L’estomac en peine, j’invoque la clémence de mon hôte que je crois reconnaître à ses tempes grises. El Hadj Mamadou Kandé, l’un des plus grands griots guinéens, l’un des plus respectés aussi. Ce que l’on sait moins, c’est qu’il est l’auteur de l’hymne national. D’emblée, il tient à accorder les violons : « Griot ? Ce sont les Blancs qui nous ont affublés de ce nom. C’est bon pour les bateleurs de foire mais moi, je suis un djély », plastronne-t-il, droit dans son fauteuil.Djely est un terme mandingue qui désigne le sang. C’est un sage, une autorité morale que l’on vient consulter pour toutes sortes d’affaires : mariages, enterrements, disputes… Les djélys sont aussi les gardiens de l’histoire qu’ils transmettent en chansons depuis des temps immémoriaux, de père en fils. Tel est Mamadou Kandé, un « sac à paroles » gorgé de souvenirs, d’histoires et de légendes. Naissance imprécise (son passeport indique 1935) sur une natte de Saraya, un village malinké de Haute-Guinée. Il est l’héritier d’une dynastie qu’il fait remonter à Soumaoro Kanté, le dernier empereur Sosso qui régna de 1200 à 1235.

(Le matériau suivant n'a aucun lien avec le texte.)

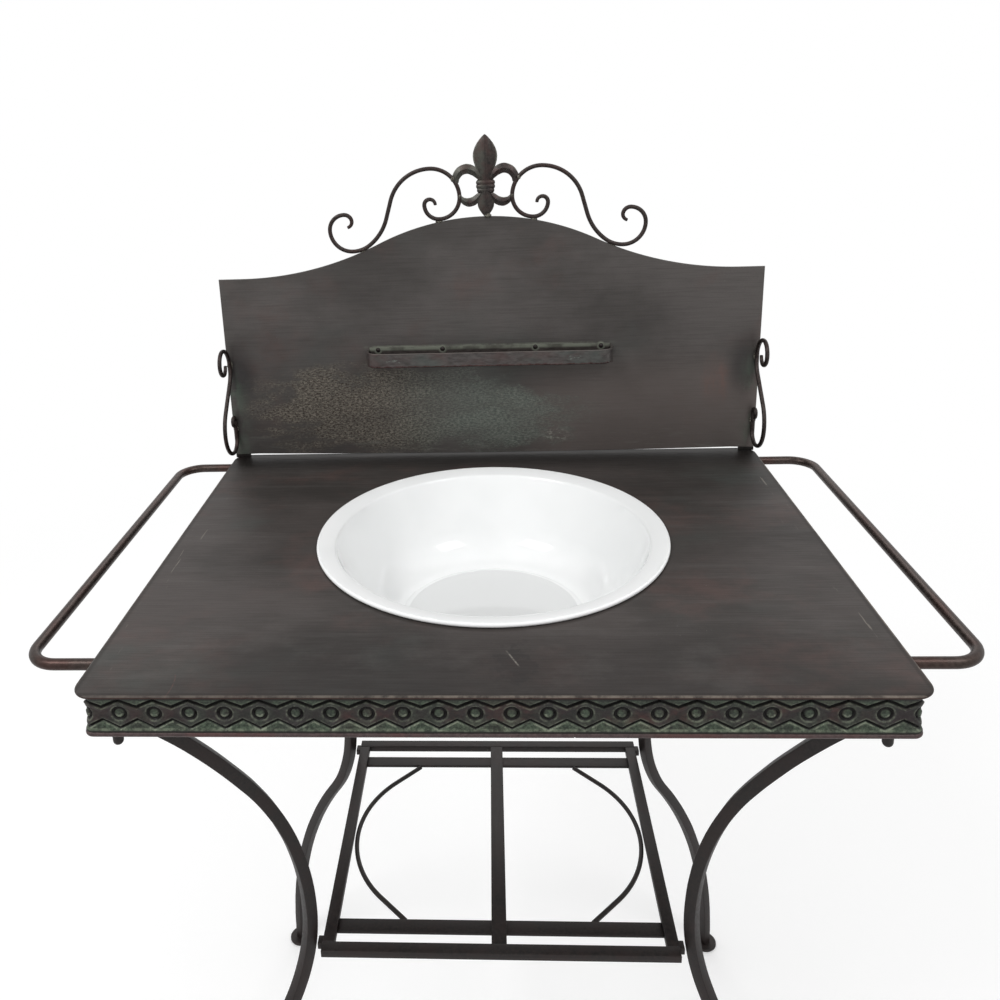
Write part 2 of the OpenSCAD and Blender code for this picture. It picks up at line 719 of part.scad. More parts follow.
// Folded tray inside the rail: a floor and a flange riveted to the panel
module soap_tray() color(dark_iron) {
    x = rail_w / 2 - rail_t - fit;
    y = rail_front + rail_t + fit;
    r = rail_in_r - fit;
    difference() {
        translate([0, 0, rail_bottom]) linear_extrude(tray_t) {
            translate([-x + r, y]) square([2 * (x - r), panel_y - y]);
            translate([-x, y + r]) square([2 * x, panel_y - y - r]);
            // Only the front half of each corner circle, so it never reaches the panel
            for (s = sides) translate([s * (x - r), y + r]) intersection() {
                circle(r);
                translate([-r, -r]) square([2 * r, r + 1]);
            }
        }
        for (k = [-4 : 4]) translate([k * drain_pitch, (y + panel_y) / 2, rail_bottom - 1])
            cylinder(d = drain_d, h = tray_t + 2);
    }
    difference() {
        translate([-x, panel_y - tray_t, rail_bottom]) cube([2 * x, tray_t, flange_top - rail_bottom]);
        for (rx = rivet_xs) translate([rx, panel_y - tray_t - 1, rivet_z]) rotate([-90, 0, 0])
            cylinder(d = rivet_d + 2 * pin_gap, h = tray_t + 2);
    }
}

// Rivets through the tray's flange and the panel, headed on both sides
module rail_rivets() color(dark_iron)
    for (x = rivet_xs) translate([x, panel_y, rivet_z]) rotate([-90, 0, 0]) {
        translate([0, 0, -tray_t]) cylinder(d = rivet_d, h = tray_t + panel_t);
        translate([0, 0, -tray_t - rivet_head_h]) cylinder(d = rivet_head_d, h = rivet_head_h);
        translate([0, 0, panel_t]) cylinder(d = rivet_head_d, h = rivet_head_h);
    }

// ---- Towel bars ----

// One towel bar: a rod bent to a U, its ends butting on the apron
module towel_bar() color(dark_iron)
    translate([apron_x + fit + emboss, arm_y_front, towel_z])
        bent_bar([[0, arm_run - emboss], [towel_bend, 90], [0, bar_run], [towel_bend, 90],
                  [0, arm_run - emboss]]) circle(d = towel_d);

module towel_bar_right() towel_bar();
module towel_bar_left() mirror([1, 0, 0]) towel_bar();

tabletop();
apron_front();
apron_back();
apron_left();
apron_right();
rim_rod();
corner_plate_front_left();
corner_plate_front_right();
corner_plate_back_left();
corner_plate_back_right();
corner_studs();
domed_nuts();
leg_front_left();
leg_front_right();
leg_back_left();
leg_back_right();
pad_front_left();
pad_front_right();
pad_back_left();
pad_back_right();
shelf_bar_front();
shelf_bar_back();
shelf_bar_left();
shelf_bar_right();
shelf_slat_front();
shelf_slat_back();
shelf_middle_bar();
shelf_strap_left();
shelf_strap_right();
shelf_lugs();
basin();
back_panel();
panel_tabs();
soap_rail();
soap_tray();
rail_rivets();
finial();
crest_scroll_left();
crest_scroll_right();
side_scroll_left();
side_scroll_right();
towel_bar_left();
towel_bar_right();
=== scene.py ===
import math
import random

import bpy
import bmesh
import numpy as np
from mathutils import Matrix, Vector, noise


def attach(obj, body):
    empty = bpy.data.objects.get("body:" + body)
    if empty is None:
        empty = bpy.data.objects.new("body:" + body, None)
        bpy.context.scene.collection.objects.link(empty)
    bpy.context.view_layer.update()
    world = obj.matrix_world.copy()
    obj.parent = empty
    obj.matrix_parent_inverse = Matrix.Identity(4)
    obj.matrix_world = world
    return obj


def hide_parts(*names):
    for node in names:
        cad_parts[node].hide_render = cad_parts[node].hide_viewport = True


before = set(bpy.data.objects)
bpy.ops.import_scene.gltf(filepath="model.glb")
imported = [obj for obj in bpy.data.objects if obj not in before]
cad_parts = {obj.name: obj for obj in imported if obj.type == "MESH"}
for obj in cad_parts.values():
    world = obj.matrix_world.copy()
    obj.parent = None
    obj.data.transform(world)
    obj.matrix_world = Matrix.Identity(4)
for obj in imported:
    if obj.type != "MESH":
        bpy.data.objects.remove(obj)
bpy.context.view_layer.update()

# ---------------------------------------------------------------------------
# Camera. It stands before the middle of the stand, well above the tabletop,
# looks down on the basin and a little to the left, and is held slightly askew.

scene = bpy.context.scene
camera_place = Vector((0.00453, -0.87038, 1.19053))
camera_turn, camera_tilt, camera_roll = (math.radians(a) for a in (-3.383, 16.441, -2.048))
ahead = Vector((math.sin(camera_turn) * math.cos(camera_tilt),
                math.cos(camera_turn) * math.cos(camera_tilt), -math.sin(camera_tilt)))
level = Vector((math.cos(camera_turn), -math.sin(camera_turn), 0))
above = level.cross(ahead)
right = level * math.cos(camera_roll) + above * math.sin(camera_roll)
upward = above * math.cos(camera_roll) - level * math.sin(camera_roll)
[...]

« Mon père était djély, je le suis donc devenu aussi, raconte-t-il de sa voix roulante. Lorsque j’étais enfant, mes amis me considéraient déjà comme un djély. En retour, je leur devais le respect dû aux djétys, les nobles. » À peine sorti de l’adolescence, le jeune Mamadou prend son bâton de pèlerin et part chanter l’histoire du pays de village en village. En 1952, il croise la route d’un jeune syndicaliste ambitieux promis à un grand avenir : Sékou Touré. Les deux hommes se retrouveront six ans plus tard, au tournant de l’histoire. Le 25 août 1958, De Gaulle est en visite en Guinée pour la campagne du référendum du 28 septembre sur l’adhésion des colonies africaines à la Communauté française. Il est froidement accueilli par Sékou Touré qui lui lance : « Nous préférons la liberté dans la pauvreté à la richesse dans l’esclavage. » Piqué au vif, De Gaulle rétorque que l’indépendance est à la disposition de la Guinée. « Une fenêtre s’ouvrait sur la liberté, se souvient Mamadou Kandé. J’étais jeune, mais j’ai senti l’importance de l’événement. Avec la colonisation, le djély avait perdu tout son rôle social : une occasion formidable se présentait pour inverser le cours des choses. » Dès le lendemain, il se met à l’ouvrage et commence à composer une chanson. Trois semaines plus tard, la guitare sous le bras, Mamadou Kandé se rend chez l’une des autorités du pays, Fodéba Keita, le créateur des célèbres Ballets africains.
« Est-il vrai que nous allons pouvoir choisir notre avenir ?
— Oui, c’est sûr. »
« J’ai commencé à chanter, il s’est émerveillé. Le jour suivant, on est allés enregistrer à la radio et le lendemain, à 6 heures, toute la Guinée a été réveillée par ma chanson. » Cet air, connu depuis sous le nom d’« hymne de l’Indépendance », s’est alors répandu comme feu de brousse. Une semaine plus tard, le 28 septembre, la Guinée est le seul pays à voter non au référendum et, le 2 octobre, elle devient la première colonie française d’Afrique Noire à accéder à l’indépendance. Les mois passent et Fodéba Keita, nommé ministre de l’Intérieur du nouvel État, fait appel à Mamadou Kandé pour écrire les paroles de l’hymne national dont il a lui-même composé la musique. Mais la Guinée indépendante déchante vite. Aux mois de liesse succèdent la folie sanguinaire, la révolution culturelle, les pendaisons, les déportations au camp Boiro, sinistre goulag tropical où Fodéba Keita finira ses jours.
Restent ces mots chargés de promesses que le vieil homme s’est mis à entonner : « Liberté ! c’est la voix d’un peuple qui appelle tous ses frères à se retrouver. » Il semble perdu dans ses souvenirs en noir et blanc, comme toutes ces photos accrochées aux murs. Il ne dit rien, mais sur son front passent des espoirs déçus. Soudain, il refait surface. L’heure de la prière. Il disparaît, indolent, dans l’embrasure d’une porte. « Nous préférons la liberté dans la pauvreté » : la prophétie de Sékou Touré me revient comme un goût amer. Ce soir-là, il pleut à verse. Des cohortes de pauvres hères, dépenaillés, courent dans la rue. Nous arrivions à Gueckédou, théâtre des affrontements les plus intenses. Une ville no man’s land.